Hakim Ketua Teguh Arianto mengatakan bahwa kantornya memutuskan untuk memberikan hukuman yang lebih berat setelah banding diajukan oleh jaksa penuntut umum dari Kejaksaan Agung.
“Dengan keputusan ini, Pengadilan Tinggi Jakarta membatalkan putusan yang dikeluarkan oleh Pengadilan Negeri Jakarta Pusat,” tambahnya saat memberikan putusan atas banding pada hari Kamis.
Ia mengatakan bahwa pengadilan telah memutuskan untuk mempertahankan denda Rp1 miliar (US$61.000) yang dijatuhkan kepada Moeis, namun hukuman alternatifnya telah ditingkatkan dari enam bulan penjara menjadi delapan bulan.
Pengadilan juga memberikan biaya kompensasi sebesar Rp420 miliar (US$25,6 juta) atau tambahan 10 tahun penjara.
Hukuman baru ini jauh lebih berat daripada denda kompensasi sebelumnya sebesar Rp210 miliar, dengan tambahan dua tahun penjara sebagai alternatif.
Dalam mengeluarkan putusan, majelis hakim mempertimbangkan beberapa faktor yang memberatkan, termasuk fakta bahwa kejahatan Moeis bertentangan dengan komitmen pemerintah untuk memberantas korupsi.
“Kejahatan korupsi terpidana ini juga dianggap sebagai pukulan bagi rakyat, mengingat kondisi ekonomi yang tampak tidak menguntungkan,” tegas Hakim Ketua Arianto.
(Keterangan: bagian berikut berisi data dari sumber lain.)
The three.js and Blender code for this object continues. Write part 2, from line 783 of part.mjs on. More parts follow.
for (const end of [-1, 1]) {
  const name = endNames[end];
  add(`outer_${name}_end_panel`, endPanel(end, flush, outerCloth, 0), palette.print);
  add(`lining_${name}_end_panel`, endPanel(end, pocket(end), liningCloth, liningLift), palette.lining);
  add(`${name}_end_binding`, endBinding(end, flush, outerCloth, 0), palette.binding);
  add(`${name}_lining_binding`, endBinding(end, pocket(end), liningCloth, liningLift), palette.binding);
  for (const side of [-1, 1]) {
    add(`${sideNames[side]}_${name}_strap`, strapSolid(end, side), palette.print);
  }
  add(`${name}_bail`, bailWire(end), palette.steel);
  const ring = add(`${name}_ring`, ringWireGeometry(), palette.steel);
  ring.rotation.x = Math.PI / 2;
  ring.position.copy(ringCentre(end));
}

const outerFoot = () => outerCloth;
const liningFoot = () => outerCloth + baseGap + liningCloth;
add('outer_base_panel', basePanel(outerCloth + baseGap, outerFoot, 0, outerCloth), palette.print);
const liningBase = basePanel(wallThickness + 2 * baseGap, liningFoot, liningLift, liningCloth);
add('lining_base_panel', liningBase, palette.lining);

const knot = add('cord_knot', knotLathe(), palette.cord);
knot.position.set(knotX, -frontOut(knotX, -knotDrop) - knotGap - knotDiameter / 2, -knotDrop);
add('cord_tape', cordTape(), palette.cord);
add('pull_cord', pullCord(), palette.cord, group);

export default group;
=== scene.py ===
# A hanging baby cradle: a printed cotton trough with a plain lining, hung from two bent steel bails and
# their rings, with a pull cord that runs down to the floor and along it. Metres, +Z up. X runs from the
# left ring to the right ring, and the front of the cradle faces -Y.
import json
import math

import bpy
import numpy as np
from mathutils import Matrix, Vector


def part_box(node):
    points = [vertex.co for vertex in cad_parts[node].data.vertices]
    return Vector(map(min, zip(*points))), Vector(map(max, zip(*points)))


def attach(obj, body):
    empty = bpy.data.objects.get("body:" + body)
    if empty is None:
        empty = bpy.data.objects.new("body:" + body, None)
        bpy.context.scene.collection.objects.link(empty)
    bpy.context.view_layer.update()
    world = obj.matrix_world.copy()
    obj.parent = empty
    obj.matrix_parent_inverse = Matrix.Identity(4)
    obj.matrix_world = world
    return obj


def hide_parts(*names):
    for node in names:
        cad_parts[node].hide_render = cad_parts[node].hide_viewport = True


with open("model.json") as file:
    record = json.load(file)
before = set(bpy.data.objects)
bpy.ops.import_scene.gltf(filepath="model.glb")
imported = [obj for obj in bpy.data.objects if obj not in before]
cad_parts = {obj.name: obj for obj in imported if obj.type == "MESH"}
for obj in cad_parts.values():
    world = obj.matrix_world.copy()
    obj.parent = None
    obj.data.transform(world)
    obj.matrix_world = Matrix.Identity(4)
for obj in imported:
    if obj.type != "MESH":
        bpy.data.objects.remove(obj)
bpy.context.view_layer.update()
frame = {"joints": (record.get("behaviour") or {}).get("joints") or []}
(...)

Pada 23 Desember tahun lalu, sebuah majelis hakim Pengadilan Negeri Jakarta Pusat menjatuhkan hukuman 6,5 tahun penjara kepada Moeis setelah menyatakan dia bersalah atas kolusi dalam korupsi dan pencucian uang. Jaksa menuntut hukuman 12 tahun penjara.
Hukuman tersebut memicu kemarahan di seluruh negeri, dengan publik menuntut hukuman yang lebih berat atas kerugian sebesar Rp300 triliun (US$18,3 miliar) yang disebabkan kepada negara.
Hukuman tersebut juga menarik perhatian Presiden Prabowo Subianto, yang memerintahkan Kejaksaan Agung untuk mengajukan banding terhadap hukuman ringan dalam kasus korupsi.
Prabowo menekankan bahwa terpidana korupsi harus diberikan hukuman berat dan tidak diberikan kemudahan apa pun di dalam penjara.